My friends, any voice that calls us to a solo spirituality or a lone-ranger discipleship is not the voice of the God made known to us in Jesus. The voices that urge us to practice our faith in privacy, isolated from one another, are exposed by Jesus as demonic. They would lure us into a wilderness of despair and leave us wandering alone among the tombs. The God made known to us in Jesus comes to call us back from the places of death and lead us home, reconciling us to one another and uniting us as one body in Christ with a shared mission in the world.

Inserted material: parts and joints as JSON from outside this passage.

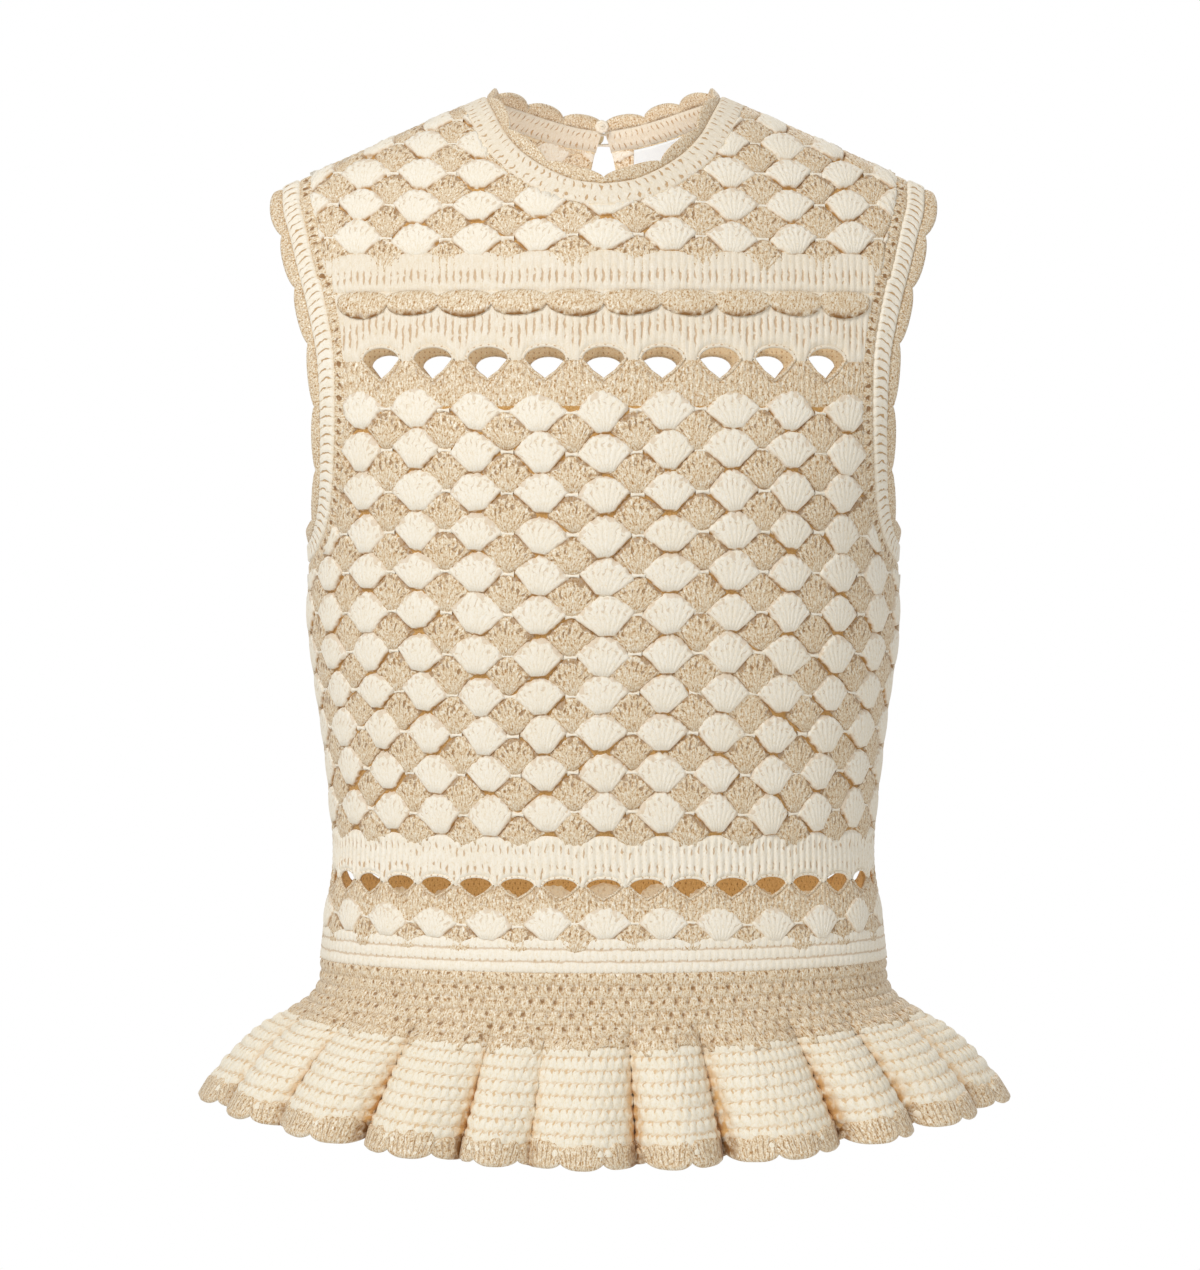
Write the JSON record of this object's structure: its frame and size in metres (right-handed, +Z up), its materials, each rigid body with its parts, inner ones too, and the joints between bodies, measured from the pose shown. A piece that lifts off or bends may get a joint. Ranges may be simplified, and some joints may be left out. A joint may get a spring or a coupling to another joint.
{
  "type": "crochet top",
  "caption": "Sleeveless crochet top with scalloped edges, eyelet bands and a fluted peplum, filled out and hollow as if worn.",
  "frame": {"origin": "on the centre line between the shoulders, at the height of the neck points, where the wearer's shoulders carry it", "axes": "+X towards the wearer's left, -Y towards the front of the garment, +Z up"},
  "size_m": [0.4391, 0.2747, 0.5689],
  "materials": {
    "cream_yarn": "matte cotton crochet yarn, cream",
    "gold_yarn": "beige crochet yarn with a fine gold metallic thread",
    "white_satin": "smooth white woven satin, blank"
  },
  "bodies": {
    "root": {"front_panel": "cream_yarn", "back_panel": "cream_yarn", "chest_trim_front": "gold_yarn", "chest_trim_back": "gold_yarn", "waist_band_front": "cream_yarn", "waist_band_back": "cream_yarn", "armhole_band_left": "cream_yarn", "armhole_band_right": "cream_yarn", "armhole_edging_left": "gold_yarn", "armhole_edging_right": "gold_yarn", "neck_band": "cream_yarn", "neck_edging": "gold_yarn", "neck_label": "white_satin", "nape_button": "cream_yarn", "nape_loop": "cream_yarn", "peplum_yoke": "gold_yarn", "peplum_ruffle": "cream_yarn", "hem_edging": "gold_yarn"}
  },
  "joints": []
}
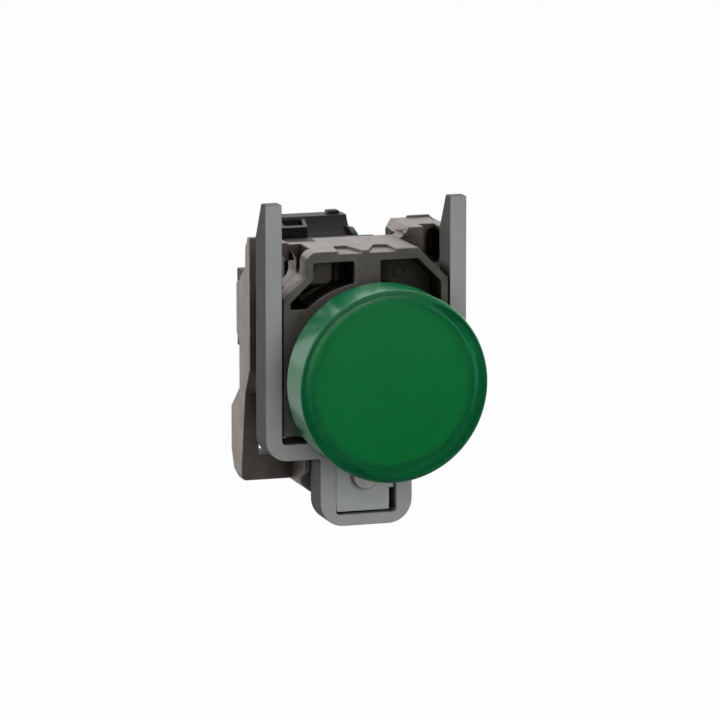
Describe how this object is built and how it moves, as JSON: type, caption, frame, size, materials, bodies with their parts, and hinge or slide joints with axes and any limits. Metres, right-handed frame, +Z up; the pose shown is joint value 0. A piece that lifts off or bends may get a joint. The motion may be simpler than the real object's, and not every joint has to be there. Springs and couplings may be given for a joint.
{
  "type": "panel pilot light",
  "caption": "Round green panel pilot light on a die-cast fixing collar with a screw-driven clamp frame and a lamp block with screw terminals.",
  "frame": {"origin": "on the head's axis, in the front face of the panel, which is the back face of the gasket", "axes": "+Y along the head's axis into the panel, +Z up towards the two prongs, +X to the right seen from the front"},
  "size_m": [0.03, 0.054, 0.047],
  "materials": {
    "lens_green": "tinted translucent green plastic, glossy, smooth",
    "diffuser_white": "milky white plastic, matt",
    "seal_rubber": "black nitrile rubber, matt",
    "bezel_metal": "nickel-plated zinc alloy, satin",
    "cast_zinc": "raw die-cast zinc alloy, matt warm grey with a fine cast grain",
    "clamp_metal": "smooth matt grey plated steel",
    "lock_black": "black plastic, matt",
    "screw_zinc": "zinc-plated steel",
    "housing_black": "black moulded plastic, satin",
    "led_epoxy": "clear epoxy",
    "lead_tin": "tinned wire",
    "socket_white": "white moulded plastic, matt",
    "board_green": "green circuit board laminate",
    "part_amber": "dipped film capacitor, glossy amber",
    "part_blue": "metal film resistor body, pale blue",
    "part_black": "moulded rectifier, black",
    "contact_brass": "brass strip",
    "clamp_steel": "yellow-passivated zinc-plated steel"
  },
  "bodies": {
    "collar": {"lens": "lens_green", "diffuser": "diffuser_white", "lens_seal": "seal_rubber", "bezel": "bezel_metal", "panel_gasket": "seal_rubber", "collar_body": "cast_zinc", "block_front": "housing_black", "block_case": "housing_black", "led": "led_epoxy", "led_leads": "lead_tin", "led_socket": "socket_white", "circuit_board": "board_green", "capacitor": "part_amber", "resistors": "part_blue", "rectifier": "part_black", "upper_strip": "contact_brass", "lower_strip": "contact_brass"},
    "clamp": {"clamp_frame": "clamp_metal", "pressure_plate": "cast_zinc"},
    "clamp_screw": {"clamp_screw": "screw_zinc"},
    "lock": {"lock_ring": "lock_black"},
    "upper_clamp": {"upper_clamp": "clamp_steel"},
    "upper_screw": {"upper_screw": "screw_zinc"},
    "lower_clamp": {"lower_clamp": "clamp_steel"},
    "lower_screw": {"lower_screw": "screw_zinc"}
  },
  "joints": [
    {"name": "clamp_slide", "type": "slide", "parent": "collar", "child": "clamp", "axis": [0, -1, 0], "range_m": [0, 0.0044]},
    {"name": "clamp_screw_turn", "type": "hinge", "parent": "clamp", "child": "clamp_screw", "pos_m": [0, 0.0262, -0.0155], "axis": [0, -1, 0], "range_deg": [0, 2262.87]},
    {"name": "lock_turn", "type": "hinge", "parent": "collar", "child": "lock", "pos_m": [0, 0.0193, 0], "axis": [0, 1, 0], "range_deg": [0, 30]},
    {"name": "upper_screw_turn", "type": "hinge", "parent": "collar", "child": "upper_screw", "pos_m": [-0.003, 0.0386, 0.0115], "axis": [0, -1, 0], "range_deg": [0, 1440.01]},
    {"name": "upper_clamp_slide", "type": "slide", "parent": "collar", "child": "upper_clamp", "axis": [0, 1, 0], "range_m": [0, 0.002]},
    {"name": "lower_screw_turn", "type": "hinge", "parent": "collar", "child": "lower_screw", "pos_m": [0.003, 0.0386, -0.0057], "axis": [0, -1, 0], "range_deg": [0, 1440.01]},
    {"name": "lower_clamp_slide", "type": "slide", "parent": "collar", "child": "lower_clamp", "axis": [0, 1, 0], "range_m": [0, 0.002]}
  ],
  "couplings": [
    {"joint": "clamp_screw_turn", "follows": "clamp_slide", "rad_per_m": 8976},
    {"joint": "upper_screw_turn", "follows": "upper_clamp_slide", "rad_per_m": 12566},
    {"joint": "lower_screw_turn", "follows": "lower_clamp_slide", "rad_per_m": 12566}
  ]
}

Why would we commit ourselves to being a church in this coming year and on into the future? Why? Because we cannot go it alone. There are no tables for one in the banqueting room of the Kingdom. There are only group bookings available at the table of the Lord. God has made us for one another and called us to band together in congregations who gather to be nourished and commissioned to carry his life into the world. This particular church is not the only way. There are other faithful congregations of God’s people whose shared faith and discipleship takes different shapes from ours. But one thing they all have in common is that they are called together to follow Jesus in a covenant community.

I can’t stand up here and tell you that church is always wonderful and fun and will never disappoint you, let you down, or betray your trust. Every congregation of the body of Christ is scarred by sin, just as the risen body of Christ is scarred by nails. But I can tell you that there is no other way to join yourself to the Christ than through a congregation of his sin scarred body. That’s why we do what we do tonight. That’s why it matters. And so, as it puts it in the opening line of our covenant, being “called together by God as the body of Christ and a sign of his coming kingdom,” let us “commit ourselves to one another, in the power of the Holy Spirit, to love one another and be a church — a community of grace.”